The collective experience of engineering secure software systems indicates that potential considerations for vulnerabilities in system design are both broad and deep. Anything from a single line of program code, the level of power consumption by the computer, to lapses in human memory may invite security breaches. Security engineers, therefore, need an array of tools at their disposal in dealing with diverse security problems. An integral part of the toolkit is the ability to access transferable design knowledge. Very often it is convenient to document this transferable knowledge in a pattern. A pattern is a description of a recurring problem and its corresponding successful solution (Gamma et al., 1996). As a pattern describes the identified recurring problem and its solution in principle, it (pattern) can be described in different languages. We call the description of a pattern using a specific modelling language, such as UML, its representation. Security patterns are well-understood solutions to recurring security problems (Schumacher et al., 2005). They enable engineers to recognise, with relative ease, known vulnerabilities in their design and potential solutions. Several security patterns have been reported by practitioners and researchers, and there are lively and ongoing discussions about the discovery, documentation and application of security patterns.

Although many security patterns are documented in the public domain, they are often specifically tied to the language and the method in which they are expressed. Since security engineers do not have a common language and method to model, analyse and implement systems, it is important to know whether a particular security pattern can be expressed and applied in their own approach. This chapter aims to examine some of the languages in which security patterns may be expressed and the methods in which they are applied, with a view to articulating their relative strengths and weaknesses.

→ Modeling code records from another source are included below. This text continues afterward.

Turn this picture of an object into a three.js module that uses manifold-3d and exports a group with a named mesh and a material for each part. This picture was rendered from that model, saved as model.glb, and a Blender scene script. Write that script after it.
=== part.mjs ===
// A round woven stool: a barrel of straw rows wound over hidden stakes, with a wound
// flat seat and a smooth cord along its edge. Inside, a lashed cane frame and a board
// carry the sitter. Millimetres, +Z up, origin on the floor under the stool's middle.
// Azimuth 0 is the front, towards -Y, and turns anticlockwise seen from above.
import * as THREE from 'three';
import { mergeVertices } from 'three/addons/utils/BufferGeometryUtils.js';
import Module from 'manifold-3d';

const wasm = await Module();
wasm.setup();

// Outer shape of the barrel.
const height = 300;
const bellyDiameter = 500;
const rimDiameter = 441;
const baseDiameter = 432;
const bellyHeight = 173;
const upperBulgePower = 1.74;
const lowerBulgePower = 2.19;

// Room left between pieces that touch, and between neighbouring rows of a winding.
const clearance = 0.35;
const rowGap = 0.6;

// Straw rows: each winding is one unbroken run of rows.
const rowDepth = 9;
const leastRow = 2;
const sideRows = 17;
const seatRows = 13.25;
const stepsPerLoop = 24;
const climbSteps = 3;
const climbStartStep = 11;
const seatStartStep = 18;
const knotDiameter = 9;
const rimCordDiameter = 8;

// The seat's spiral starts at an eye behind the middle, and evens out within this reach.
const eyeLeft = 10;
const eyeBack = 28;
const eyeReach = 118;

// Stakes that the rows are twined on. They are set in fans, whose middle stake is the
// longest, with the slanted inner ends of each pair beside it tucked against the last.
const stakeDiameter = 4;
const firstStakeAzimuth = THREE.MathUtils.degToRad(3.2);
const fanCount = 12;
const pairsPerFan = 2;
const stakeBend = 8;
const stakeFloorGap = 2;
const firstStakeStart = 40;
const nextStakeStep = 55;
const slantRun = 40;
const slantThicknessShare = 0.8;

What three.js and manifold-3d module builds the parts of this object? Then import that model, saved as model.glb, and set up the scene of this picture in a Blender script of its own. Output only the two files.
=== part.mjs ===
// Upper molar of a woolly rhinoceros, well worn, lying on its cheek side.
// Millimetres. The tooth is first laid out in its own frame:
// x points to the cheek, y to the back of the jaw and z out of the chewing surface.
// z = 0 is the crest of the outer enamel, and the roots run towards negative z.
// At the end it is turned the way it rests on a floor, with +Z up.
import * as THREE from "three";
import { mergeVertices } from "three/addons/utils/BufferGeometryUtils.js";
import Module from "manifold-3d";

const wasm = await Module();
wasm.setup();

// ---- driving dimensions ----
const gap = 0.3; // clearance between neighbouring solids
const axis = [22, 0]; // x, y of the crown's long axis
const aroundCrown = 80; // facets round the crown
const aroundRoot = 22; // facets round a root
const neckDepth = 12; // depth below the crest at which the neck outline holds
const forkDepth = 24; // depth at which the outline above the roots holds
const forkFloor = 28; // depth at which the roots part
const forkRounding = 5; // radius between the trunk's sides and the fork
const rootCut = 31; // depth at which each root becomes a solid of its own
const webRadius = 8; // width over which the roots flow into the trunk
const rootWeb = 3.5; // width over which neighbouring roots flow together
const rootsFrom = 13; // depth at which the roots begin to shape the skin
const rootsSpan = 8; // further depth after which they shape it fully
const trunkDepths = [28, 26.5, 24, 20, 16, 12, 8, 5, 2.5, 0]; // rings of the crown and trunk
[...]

In this survey, we will focus primarily on the languages for modelling and methods for applying security patterns in early requirements analysis and designs. This choices are both principled and practical: principled because earlier patterns are less understood compared to those at the implementation level and because early prevention of security vulnerabilities is thought to be less costly than remedial actions taken later; and practical because further expanding the scope of the survey would open up issues that are too many to be discussed in this chapter.

The main contribution of this chapter is an evaluation of security pattern modelling approaches. Our evaluation builds on the survey of security patterns by Yoshioka et al. (Yoshioka et al., 2008). We compare approaches from the following three categories because these approaches are repeatedly referred as representative ones that address security in models (Mayer et al., 2007; Cabot and Zannone, 2008): object-oriented design (UML, SecureUML, UMLsec, Misuse Cases), goal-oriented (KAOS, Secure Tropos, i*), and problem-oriented (problem frames, abuse frames). In comparing and contrasting these different approaches, we adopt the widely acknowledge security pattern, Roll-Based Access Control (RBAC), and a familiar example to illustrate different aspects of each approach using a common set of evaluation criteria to judge the pros and cons of each approach. The general objective of this survey is to evaluate how security patterns can be described in selected requirements engineering approaches: in particular whether all key properties of RBAC can be expressed in those approaches. In other words, we are evaluating what each RE approach is able (and not able) to describe. Evaluation results should be useful for the following stakeholders: security pattern designers can use the results to find out what languages are appropriate for modeling their patterns; and application designers can use security patterns to develop their applications with desired quality characteristics including security. Since the evaluation results characterise the attributes of existing security patterns, they can also be used to improve the understanding of these security patterns that are modelled by any one of the approaches evaluated in the chapter. This survey aims to examine some of the languages in which security patterns may be expressed partially or entirely.